Que la humanidad se sepa a un paso de la destrucción es un elemento que impregna nuestras percepciones. Todo enfoque existencial debe pasar por esta posibilidad real, por el hecho de que finalmente todo acabe y el hombre sea su propio verdugo. Pensar esto a fondo es doloroso. Como se pensaba en el mundo de la guerra fría. Yo entonces soñaba que había armas en forma de pistola, con cuyo disparo la gente desaparecía, literalmente, como si jamás hubiera existido. Tuve esa aprensión. Sentía como algo terrible desaparecer de esa forma, que era como desapareceríamos todos si un día los misiles explotaban. El miedo a que la humanidad desaparezca. Un terror de niño que dictaba su elocuente advertencia. Es lo que ocurre, parcialmente y en un grado menor que la autodestrucción total, en los exterminios étnicos, en las guerras de exterminio, de limpieza étnica. Es la vocación de servir a la misión de hacer desaparecer a gente. Esta disolución forzada es igualmente traumática y lo que se vive en estos casos, la injusticia que se vive, es una variante de este sueño en el que la gente podía desaparecer absolutamente, sin dejar rastro, ni huella, como si nunca hubiera existido.
Esto mismo es lo que ocurre cuando nos quitan posibilidades de ser, de ser lo que queremos. Porque se puede elegir, y se debe, desde la materia que uno es, desde la cultura y los valores que hereda. En definitiva, contamos con ese algo que recibimos como herencia, la tradición que es la huella, la carne transfigurada, el espíritu como algo vivo que fecunda el presente. Como señala Ortega y Gasset, lejos de un racionalismo fundamentalista, debemos situarnos donde podamos percibir, primero, lo que la sociedad es, y a partir de esto, de la existencia concreta, podemos trazar los deberes. Esto es así porque el hombre, salvo en momentos de cierta aberración según la perspectiva de Ortega, en el momento moderno e ilustrado de la razón pura y descarnada, es hombre, digo, se nutre y fertiliza a partir de lo que laxamente puede llamarse tradición, que es un pasado vivo, o sea, un presente. Porque el pasado muerto y acaecido, ya no vale.
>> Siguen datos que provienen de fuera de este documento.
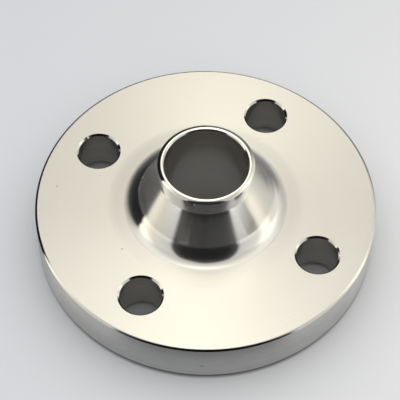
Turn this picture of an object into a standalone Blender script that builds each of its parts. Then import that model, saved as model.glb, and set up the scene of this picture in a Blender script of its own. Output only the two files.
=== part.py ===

El pasado que hoy nos vale es el que constituye la materia de nuestras decisiones axiológicas, por ejemplo, o éticas. Lo que aquí queremos es descentrar a esa razón pura del lugar, o centro, que ocupa, para que haya razón que late y se encarna. Una racionalidad fruto de la confrontación con la historia, o con lo histórico de un mundo mutable y dinámico.
Es pasado no muerto, sino vivo, el que hemos aludido en las líneas precedentes. La guerra fría fue un modo histórico del darse la posibilidad del suicidio total de la humanidad. Eso hoy, bien es cierto, lo recuerda el cambio climático y demás cuestiones ecológicas. Pero la dureza de aquel mundo dividido, en el que todos los hombres nos dábamos las espaldas, es elocuente a la hora de expresar y explicar tal posibilidad. No es este el lugar, pero sería en otro momento interesante explorar el eco de esta última posibilidad en el arte, o el cine, donde gran parte de las series televisivas o películas de ciencia ficción reflejaban lo que, parafraseando a Ortega, sería el tema de nuestro tiempo.
De modo que el hombre que sabe que muere, más que su muerte podría sentir la muerte de la humanidad, la ausencia ni siquiera de una huella o rastro en el recuerdo. No es que el recuerdo y una bonita tumba, o un libro que se escriba o árbol que se plante o niños que se tenga sean, desde luego, la inmortalidad soñada. En cualquier fenómeno mundano hay una constante muerte opaca, incomprensible y victoriosa. Es el estigma que dudamos sea vencido de los modos que hemos indicado, todos teniendo que ver con la memoria y el rastro. No digo, por tanto, que seamos inmortales. El hombre muere y, como única certeza en torno a esto, tenemos que muere del todo.
Pero por mucho que no valga el sucedáneo del rastro y la memoria (que además no son eternos), algo se violenta en un extremo, impensable en la antigüedad, cuando tomamos conciencia de que la humanidad tiene su fin, un fin producto de ella misma, como un tonto suicidio. Y que, dando razón a todos los milenarismos apocalípticos, el fin puede estar cerca. Esta posibilidad se filtra en el pensamiento y el arte actual. No se puede pensar seriamente la vida del hombre pasando por alto ese dato demoledor. Y aun más, mi teoría es que puede ser uno de los nervios principales de nuestro mundo actual. Hoy pensamos después de Auschwitz y después de Hiroshima y eso es lo esencial.